Locate each line holding the string "imported" and copy it.

(Provided material):
◇ ◇ ◇ ◇ ◇
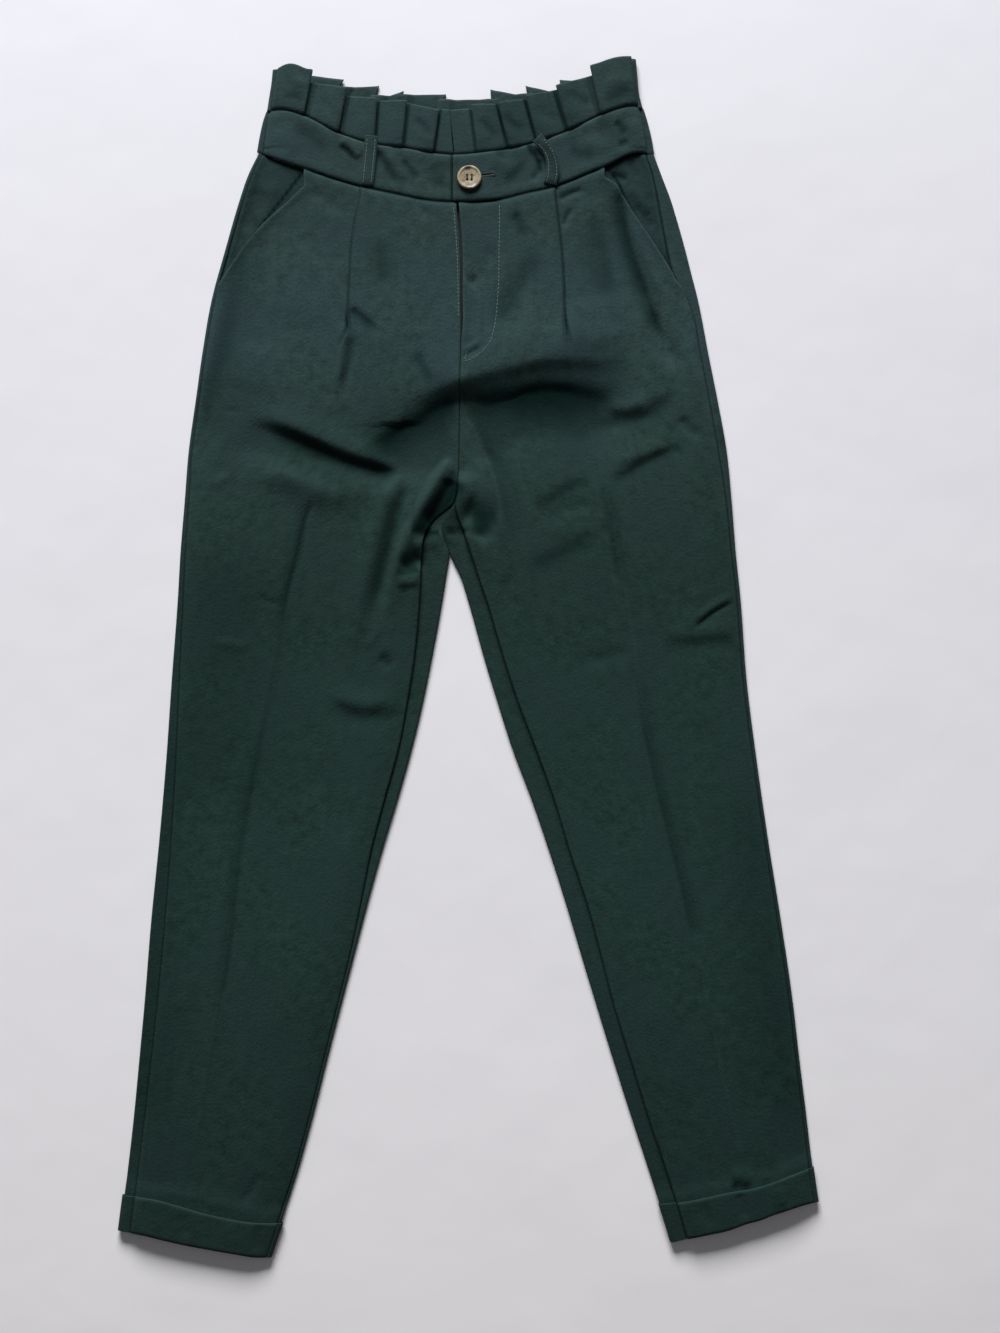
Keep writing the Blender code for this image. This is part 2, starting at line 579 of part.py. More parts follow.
def frill_front(side):
    s = SIGN[side]
    tab = FRILL_R if side == "right" else FRILL_L
    side_foot, side_top, y_side = {"right": (-168.5, -162.6, 500.0), "left": (143.6, 137.9, 510.5)}[side]
    rows = pleated(f"frill_front_{side}", tab, -s, side_foot, side_top, y_side,
                   lambda x, y: top(side, x, np.minimum(y, 466.0)) - 0.3, BAND_TOP, 0.0)
    return grid_piece(f"frill_front_{side}", rows, CLOTH, GREEN)


def frill_back():
    right = {k: v for k, v in FRILL_BACK.items()}
    rows = []
    folds_x = FRILL_BACK
    count = len(folds_x["foot"])
    for v in (0.0, 0.5, 1.0):
        z_low = CLOTH / 2
        z_high = FLOOR + EDGE_RISE + 2.9
        y_ref = 466.0 + 36.0 * v
        right_x = smooth(SIDES, "y", "right", y_ref)
        left_x = smooth(SIDES, "y", "left", y_ref)
        a = side_arc(right_x, -1.0, z_low, z_high, -169.2 + 5.9 * v)
        b = side_arc(left_x, 1.0, z_low, z_high, 144.3 - 5.7 * v)
        path = [(x, 500.5, z) for x, z in a]
        for k in range(count):
            x1 = folds_x["foot"][k] + (folds_x["top"][k] - folds_x["foot"][k]) * v
            s = 1.0 if k < count / 2 else -1.0
            y_a, y_b = folds_x["start"][k], folds_x["end"][k]
            if s > 0:
                path.append((x1, y_a, z_low))
                path.append((x1, y_a, z_low + PLEAT_PITCH * 0.95))
                path.append((x1 - 6.0, y_b, z_low + PLEAT_PITCH * 1.05))
                path.append((x1 - 6.0, y_b, z_low + 2 * PLEAT_PITCH))
                path.append((x1 + 3.0, y_b, z_low + 2 * PLEAT_PITCH))
                path.append((x1 + 9.0, y_b, z_low))
            else:
                path.append((x1 - 9.0, y_a, z_low))
                path.append((x1 - 3.0, y_a, z_low + 2 * PLEAT_PITCH))
                path.append((x1 + 6.0, y_a, z_low + 2 * PLEAT_PITCH))
                path.append((x1 + 6.0, y_a, z_low + PLEAT_PITCH * 1.05))
                path.append((x1, y_b, z_low + PLEAT_PITCH * 0.95))
                path.append((x1, y_b, z_low))
        path += [(x, 509.5, z) for x, z in b[::-1]]
        path = np.array(path)
        foot = smooth(BAND_TOP_BACK, "x", "y", path[:, 0]) + SEAM
        rows.append(np.c_[path[:, 0], foot + (path[:, 1] - foot) * v, path[:, 2]])
    return grid_piece("frill_back", np.array(rows), CLOTH, GREEN_DARK)


def turnup(side, front):
    """One half of a turn-up, lying on its leg from the foot to its free edge."""
    s = SIGN[side]
    outer_tab = OUTER_R if side == "right" else OUTER_L
    inner_tab = INNER_R if side == "right" else INNER_L
    foot_tab = FOOT_R if side == "right" else FOOT_L
    edge_tab = TURNUP_R if side == "right" else TURNUP_L
    off = LIFT - 0.05
    y_o = ROW_ENDS[side][0][2]
    y_i = ROW_ENDS[side][1][2]
    flare = 2.4
    x_o, x_i = smooth(outer_tab, "y", "edge", y_o), smooth(inner_tab, "y", "edge", y_i)
    rows = []
    for v in (0, 0.33, 0.67, 1.0):
        y_a, y_b = y_o + CUFF_OVER * v, y_i + CUFF_OVER * v
        e_o = smooth(outer_tab, "y", "edge", y_a) + s * (flare if side == "right" else 1.6)
        e_i = smooth(inner_tab, "y", "edge", y_b) - s * 1.3
        seam_o = smooth(outer_tab, "y", "edge", y_a) - s * smooth(outer_tab, "y", "strip", y_a)
        seam_i = smooth(inner_tab, "y", "seam", y_b)
        z_low, z_high = CLOTH / 2, FLOOR + EDGE_RISE + 2 * off + 0.75
        if front:
            xs = np.linspace(seam_o - s * SEAM, seam_i + s * SEAM, 9)
            zs = None
        else:
            a = side_arc(e_o, s, z_low, z_high, seam_o)
            b = side_arc(e_i, -s, z_low, z_high, seam_i)
            flat = [(x, z_low) for x in np.linspace(a[-1][0], b[-1][0], 6)[1:-1]]
            path = np.array(a + flat + b[::-1])
            xs, zs = path[:, 0], path[:, 1]
        low = smooth(foot_tab, "x", "y", xs)
        high = smooth(edge_tab, "x", "y", xs)
        ys = low + (high - low) * v
        if front:
            zs = top(side, xs, ys) + off + 0.35
        rows.append(np.c_[xs, ys, zs])
    name = f"turnup_{'front' if front else 'back'}_{side}"
    return grid_piece(name, np.array(rows), CLOTH, GREEN if front else GREEN_DARK)


def belt_loop(side):
    """A narrow strip over the band, sewn down at both ends. The left one has
    rolled over and leans."""
    if side == "right":
        centre = table("v x y lift", [
            (0, -86.4, 401.2, 1.75), (0.12, -86.2, 405.0, 2.2), (0.35, -85.2, 413.5, 2.9),
            (0.65, -84.2, 425.0, 3.2), (0.88, -83.1, 435.0, 4.2), (1, -82.8, 441.2, 4.9)])
        width = (LOOP_W,) * 6
    else:
        centre = table("v x y lift", [
            (0, 69.1, 402.4, 1.75), (0.2, 70.2, 408.0, 2.6), (0.4, 70.9, 416.0, 3.4),
            (0.6, 69.2, 425.5, 4.2), (0.8, 64.5, 433.5, 4.6), (1, 58.5, 439.6, 5.0)])
        width = (LOOP_W, LOOP_W, 9.8, 8.6, 8.2, 9.4)
    rows = []
    for i in range(6):
        before, after = max(i - 1, 0), min(i + 1, 5)
        dx, dy = centre["x"][after] - centre["x"][before], centre["y"][after] - centre["y"][before]
        n = math.hypot(dx, dy)
        ax, ay = dy / n, -dx / n
        across = np.linspace(-0.5, 0.5, 3) * width[i]
        xs, ys = centre["x"][i] + ax * across, centre["y"][i] + ay * across
        zs = np.max(top(side, xs, ys)) + 0.3 + centre["lift"][i] + 0 * xs
        rows.append(np.c_[xs, ys, zs])
    return grid_piece(f"belt_loop_{side}", np.array(rows), LOOP_T, GREEN)


def button():
    """A four-hole button: a turned disc with a sunk middle inside its rim."""
    r = BUTTON_D / 2
    x, y = BUTTON_AT
    base = float(top("left", np.array([x - 6.0]), np.array([y]))[0]) + 0.3 + BAND + 0.35 + BAND / 2 + 0.9
    x, y = x + SHIFT[0], y + SHIFT[1]
    profile = [(r * 0.30, 0.0), (r * 0.72, 0.0), (r * 0.93, 0.55), (r, 1.5), (r * 0.985, 2.5),
               (r * 0.90, BUTTON_T), (r * 0.78, BUTTON_T), (r * 0.66, 2.7), (r * 0.30, 2.25)]
    sides = 32
    bm = bmesh.new()
    rings = []
    for px, pz in profile:
        rings.append([bm.verts.new(((x + px * math.cos(a)) * MM, (y + px * math.sin(a)) * MM, (base + pz) * MM))
                      for a in (2 * math.pi * k / sides for k in range(sides))])
    for a, b in zip(rings, rings[1:]):
        for k in range(sides):
            bm.faces.new((a[k], a[(k + 1) % sides], b[(k + 1) % sides], b[k]))
    bm.faces.new(rings[0][::-1])
    bm.faces.new(rings[-1])
    bmesh.ops.recalc_face_normals(bm, faces=bm.faces)
    mesh = bpy.data.meshes.new("button")
    bm.to_mesh(mesh)
    bm.free()
    obj = bpy.data.objects.new("button", mesh)
    parts.objects.link(obj)
    mesh.materials.append(material("button_horn", (0.33, 0.28, 0.19), 0.35))
    for i, (dx, dy) in enumerate(((-1, -1), (1, -1), (1, 1), (-1, 1))):
        bpy.ops.mesh.primitive_cylinder_add(vertices=12, radius=1.0 * MM, depth=12 * MM,
                                            location=((x + 2.0 * dx) * MM, (y + 2.0 * dy) * MM, (base + 1.5) * MM))
        hole = bpy.context.active_object
        hole.name = f"hole_{i}"
        hole.hide_render = True
        hole.display_type = "WIRE"
        for group in list(hole.users_collection):
            group.objects.unlink(hole)
        cutters.objects.link(hole)
        cut = obj.modifiers.new(f"hole_{i}", "BOOLEAN")
        cut.operation = "DIFFERENCE"
        cut.object = hole
    mesh.shade_smooth()
    mesh.set_sharp_from_angle(angle=math.radians(35))
    return obj


def fly_shield():
    """The strip behind the fly, in line with the waist seam at its top."""
    rows = []
    for v in np.linspace(0, 1, 7):
        y = 386.0 - v * 126.0
        xs = np.linspace(-27.0 + 3 * v, 9.0 - 5 * v, 5)
        zs = np.full(5, 4.2)
        rows.append(np.c_[xs, np.full(5, y), zs])
    return grid_piece("fly_shield", np.array(rows), CLOTH, GREEN_DARK)


def fly_zip():
    """The closed zip: two tapes and the chain between them, as one strip."""
    rows = []
    for v in np.linspace(0, 1, 6):
        y = 384.0 - v * 122.0
        xs = np.array([-13.0, -5.0, -2.0, 1.0, 4.0, 12.0]) + 1.5
        zs = np.array([5.3, 5.3, 5.7, 5.7, 5.3, 5.3])
        rows.append(np.c_[xs, np.full(6, y), zs])
    return grid_piece("fly_zip", np.array(rows), 0.7, (0.01, 0.015, 0.015), 0.6)


for old in list(bpy.data.objects):
    bpy.data.objects.remove(old, do_unlink=True)
bpy.context.scene.collection.children.link(parts)
bpy.context.scene.collection.children.link(cutters)

for side in ("right", "left"):
    front_panel(side)
    back_panel(side)
    pocket_bag(side)
    band_front(side)
    frill_front(side)
    turnup(side, True)
    turnup(side, False)
    belt_loop(side)
band_back()
frill_back()
fly_shield()
fly_zip()
button()
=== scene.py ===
"""Paperbag waist trousers laid flat on a pale floor, at rest in the part's frame.

The cloth is rebuilt finely on the form of its solids: thin walls, pleats that
fold over, creases laid one by one, seams as narrow ditches, stitches as small
threads. Tables are in millimetres, in the part's own axes.
"""

import math

import bmesh
import bpy
import numpy as np
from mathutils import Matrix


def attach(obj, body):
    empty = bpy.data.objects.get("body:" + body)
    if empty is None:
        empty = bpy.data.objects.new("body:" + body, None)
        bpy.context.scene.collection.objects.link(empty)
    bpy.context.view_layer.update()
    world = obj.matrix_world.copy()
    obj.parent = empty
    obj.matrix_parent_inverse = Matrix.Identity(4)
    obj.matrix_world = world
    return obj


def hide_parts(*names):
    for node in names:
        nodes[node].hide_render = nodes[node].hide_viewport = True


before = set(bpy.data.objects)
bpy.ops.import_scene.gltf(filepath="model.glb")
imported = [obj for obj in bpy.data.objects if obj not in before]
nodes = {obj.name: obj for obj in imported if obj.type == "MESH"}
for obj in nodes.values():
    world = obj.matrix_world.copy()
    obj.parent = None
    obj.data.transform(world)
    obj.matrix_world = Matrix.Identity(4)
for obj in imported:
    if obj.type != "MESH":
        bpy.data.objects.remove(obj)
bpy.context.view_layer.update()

# ---------------------------------------------------------------- dimensions
MM = 0.001
CLOTH = 1.0            # wall of a single panel
BAND = 1.4             # waistband, cloth and its facing
SEAM = 0.3             # clear gap between two pieces at a seam
LIFT = 1.4             # mid to mid distance of two layers lying on each other
FLOOR = CLOTH / 2      # mid-surface of the back where it lies
EDGE_RISE = 2.6        # mid to mid height of the flattened tube at its edges
EDGE_RUN = 34.0        # width over which the front rises from an edge
PLEAT_PITCH = 1.6      # layer to layer in the frill's knife pleats
PLEAT_UNDER = 5.6      # how far a frill pleat is folded back
BUTTON_D = 20.6
BUTTON_T = 3.6
BUTTON_AT = (0.4, 406.7)
LOOP_W = 10.8
LOOP_T = 1.2
CUFF_OVER = 31.0       # depth of the turn-up
FACING_UNDER = 14.0    # how far a pocket's back runs in under its opening
SHIFT = (0.69, 0.13)   # puts the middle of the garment's box on the origin


def table(columns, rows):
    """Rows of numbers as named columns."""
    values = np.array(rows, dtype=float)
    return {name: values[:, i] for i, name in enumerate(columns.split())}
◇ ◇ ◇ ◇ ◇
(Output of the exercise):
imported = [obj for obj in bpy.data.objects if obj not in before]
nodes = {obj.name: obj for obj in imported if obj.type == "MESH"}
for obj in imported:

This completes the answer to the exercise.